‘Come softly to berth’: Quaker Poems
I saw also that there was an ocean of darkness and death, but an infinite ocean of light and love, which flowed over the ocean of darkness. – George Fox, Quaker Founder
While it is hard to say what summer will look like for any of us in these strange and uncertain times, thanks to the kind support of Arts Nova Scotia I hope to spend a good part of it elbow-deep in the history of a short-lived maritime Quaker whaling community, exploring the archive for just enough inspiration to craft a handful of poems in memory of this largely forgotten population.
The impetus for this project was a visit to the oldest extant house in Dartmouth. Now a seasonal historical museum, the home dates from the late eighteenth century and belonged to a succession of Quaker families who settled in eastern Canada following the American Revolutionary War. These families relocated a small part of the Nantucket whaling industry north to Canada, buttressing the failing Maritime economy and contributing to the settling of the city of Dartmouth. Within a decade the community of whalers had come and gone. Part and parcel of the Quaker presence in the Maritimes was the growth and support of an already extant local Quaker community, the popularizing of Quaker abolitionist politics, and the advent of a non-indigenous whaling tradition that was operative (despite the Quaker absence) as recently as the mid-1960s.

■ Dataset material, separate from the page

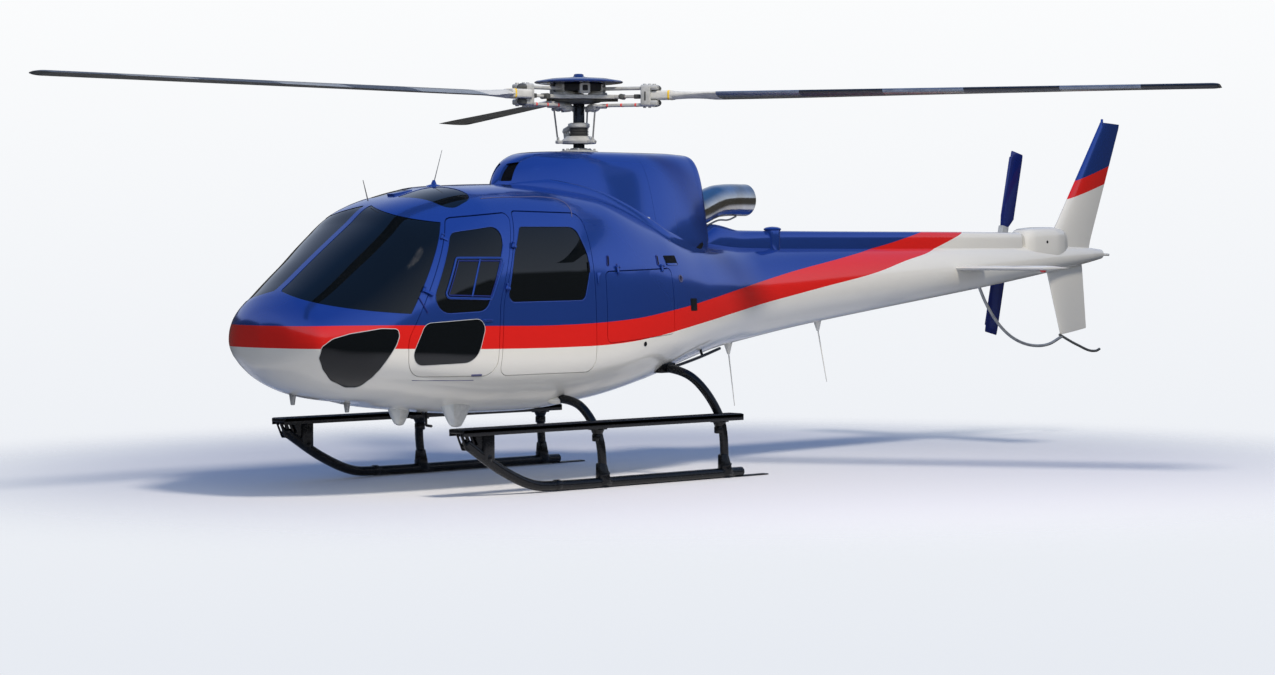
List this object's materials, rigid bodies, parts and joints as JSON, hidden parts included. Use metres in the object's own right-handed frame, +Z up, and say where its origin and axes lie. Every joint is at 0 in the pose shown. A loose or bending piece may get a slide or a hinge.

The history of this community is little known, though traces of it abound in the city, from street and subdivision names to Quaker House museum itself. And this, I think, was the initial call of this project – to bear witness to a forgotten people and so engage in what Walter Benjamin calls each generation’s messianic work of resurrecting the past. (Indeed, in many ways this is how I understand the work of FYP – it invites us to practice a kind of resurrection.) The poems themselves will draw on letters, diaries and journals as well as the theological traditions of Quaker spirituality in order to tell the story of Quaker seafaring. (I am captivated, for example, by the rhetorical connections between the Quaker emphasis on a spiritual “inner light” and the material light provided to much of Europe and North America by Quaker-harvested whale oil.) These poems will also suggest that a sympathetic reading of Quaker history and poetry offers us a language through which to cultivate a deeper empathy with the larger human family and contemporary crises of human migration predicated on the cultivation of precisely the silence and attention that characterizes Quaker spiritual practice. My sincere hope is that I will go to Quaker summer school this year and learn a little bit of the grammar of a Quaker ethos and its historical commitment to what some call a pacifist poetics.

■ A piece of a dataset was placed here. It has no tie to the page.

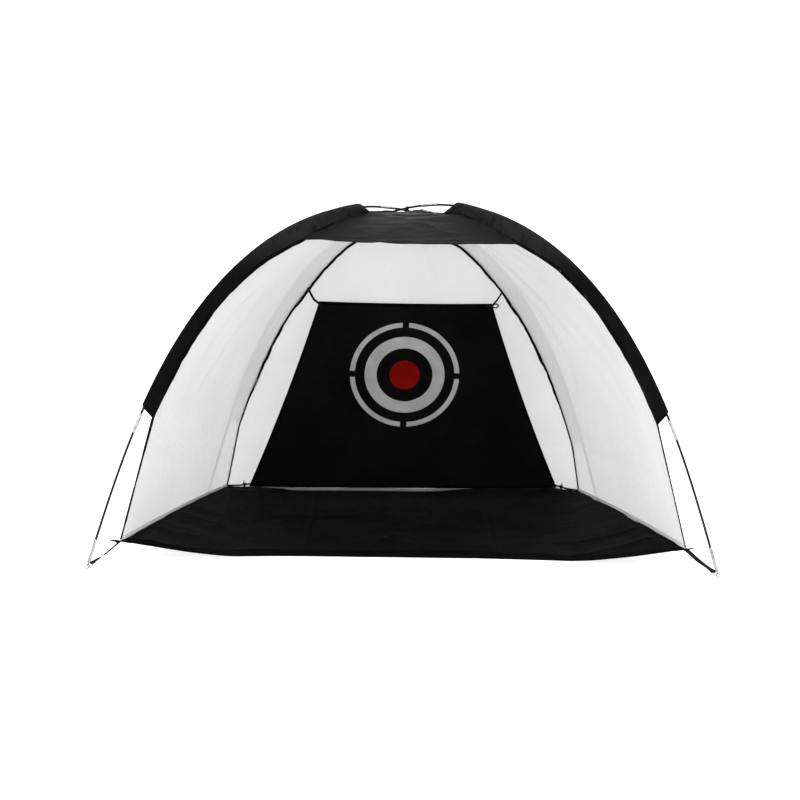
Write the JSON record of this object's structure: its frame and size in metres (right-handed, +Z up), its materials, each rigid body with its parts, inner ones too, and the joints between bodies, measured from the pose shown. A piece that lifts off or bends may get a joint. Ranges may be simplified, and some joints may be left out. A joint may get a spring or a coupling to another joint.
{
  "type": "golf chipping net",
  "caption": "Dome-shaped golf chipping net on two crossed shock-corded rods, with netting sides and back, a cloth floor and a hanging target sheet.",
  "frame": {"origin": "on the ground, under the middle of the object's box", "axes": "+X to the right as seen from the open front, +Y to the back, +Z up"},
  "size_m": [2.0183, 1.4174, 1.1569],
  "materials": {
    "rod_fibreglass": "satin",
    "steel": "satin",
    "shock_cord": "matte",
    "webbing": "matte",
    "black_cloth": "matte",
    "target_cloth": "matte",
    "netting": "matte"
  },
  "bodies": {
    "tent": {"left_rod_section_1": "rod_fibreglass", "left_rod_section_2": "rod_fibreglass", "left_rod_section_3": "rod_fibreglass", "left_rod_section_4": "rod_fibreglass", "left_rod_section_5": "rod_fibreglass", "left_rod_section_6": "rod_fibreglass", "left_rod_section_7": "rod_fibreglass", "left_rod_section_8": "rod_fibreglass", "left_rod_ferrule_1": "steel", "left_rod_ferrule_2": "steel", "left_rod_ferrule_3": "steel", "left_rod_ferrule_4": "steel", "left_rod_ferrule_5": "steel", "left_rod_ferrule_6": "steel", "left_rod_ferrule_7": "steel", "left_rod_shock_cord": "shock_cord", "right_rod_section_1": "rod_fibreglass", "right_rod_section_2": "rod_fibreglass", "right_rod_section_3": "rod_fibreglass", "right_rod_section_4": "rod_fibreglass", "right_rod_section_5": "rod_fibreglass", "right_rod_section_6": "rod_fibreglass", "right_rod_section_7": "rod_fibreglass", "right_rod_section_8": "rod_fibreglass", "right_rod_ferrule_1": "steel", "right_rod_ferrule_2": "steel", "right_rod_ferrule_3": "steel", "right_rod_ferrule_4": "steel", "right_rod_ferrule_5": "steel", "right_rod_ferrule_6": "steel", "right_rod_ferrule_7": "steel", "right_rod_shock_cord": "shock_cord", "front_left_rod_tip": "steel", "front_left_foot_pin": "steel", "front_left_strap": "webbing", "front_left_sleeve": "black_cloth", "front_right_rod_tip": "steel", "front_right_foot_pin": "steel", "front_right_strap": "webbing", "front_right_sleeve": "black_cloth", "rear_left_rod_tip": "steel", "rear_left_foot_pin": "steel", "rear_left_strap": "webbing", "rear_left_sleeve": "netting", "rear_right_rod_tip": "steel", "rear_right_foot_pin": "steel", "rear_right_strap": "webbing", "rear_right_sleeve": "netting", "net_left": "netting", "net_right": "netting", "net_rear": "netting", "roof": "black_cloth", "floor": "black_cloth", "crossing_tie": "webbing"},
    "target": {"target_sheet": "target_cloth"},
    "front_left_ring": {"front_left_foot_ring": "steel"},
    "front_right_ring": {"front_right_foot_ring": "steel"},
    "rear_left_ring": {"rear_left_foot_ring": "steel"},
    "rear_right_ring": {"rear_right_foot_ring": "steel"}
  },
  "joints": [
    {"name": "target_swing", "type": "hinge", "parent": "tent", "child": "target", "pos_m": [0, 0.394, 0.78], "axis": [1, 0, 0], "range_deg": [0, 6]},
    {"name": "front_left_ring_rock", "type": "hinge", "parent": "tent", "child": "front_left_ring", "pos_m": [-0.99084, -0.69365, 0.01644], "axis": [-0.6259, 0.7799, 0], "range_deg": [0, 13]},
    {"name": "front_right_ring_rock", "type": "hinge", "parent": "tent", "child": "front_right_ring", "pos_m": [0.9908, -0.69362, 0.01642], "axis": [-0.6259, -0.7799, 0], "range_deg": [0, 13]},
    {"name": "rear_left_ring_rock", "type": "hinge", "parent": "tent", "child": "rear_left_ring", "pos_m": [-0.73708, 0.69304, 0.01448], "axis": [0.6259, 0.7799, 0], "range_deg": [0, 13]},
    {"name": "rear_right_ring_rock", "type": "hinge", "parent": "tent", "child": "rear_right_ring", "pos_m": [0.73712, 0.69307, 0.01449], "axis": [0.6259, -0.7799, 0], "range_deg": [0, 13]}
  ]
}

In addition to archival sources, the poems I hope to write will emerge from a dialogue with the larger history of sea literatures. Poetic ur-texts like the Hebrew Scriptures and Homer’s Odyssey will be among the most significant ancient conversation partners alongside more recent works like Herman Melville’s Moby Dick and Derek Walcott’s re-writing of the Homeric canon in Omeros. But most importantly, the current plans for these poems is that they be written in direct response to the American poet Robert Lowell’s monumental 1946 poem, “The Quaker Graveyard in Nantucket.” (Please read it this summer!)
So what will I do for the summer? God willing, I’ll have the privilege to spend it just the way I hope many of us will – reading poetry as time allows and then waiting for the muse to visit so that we may write some as well.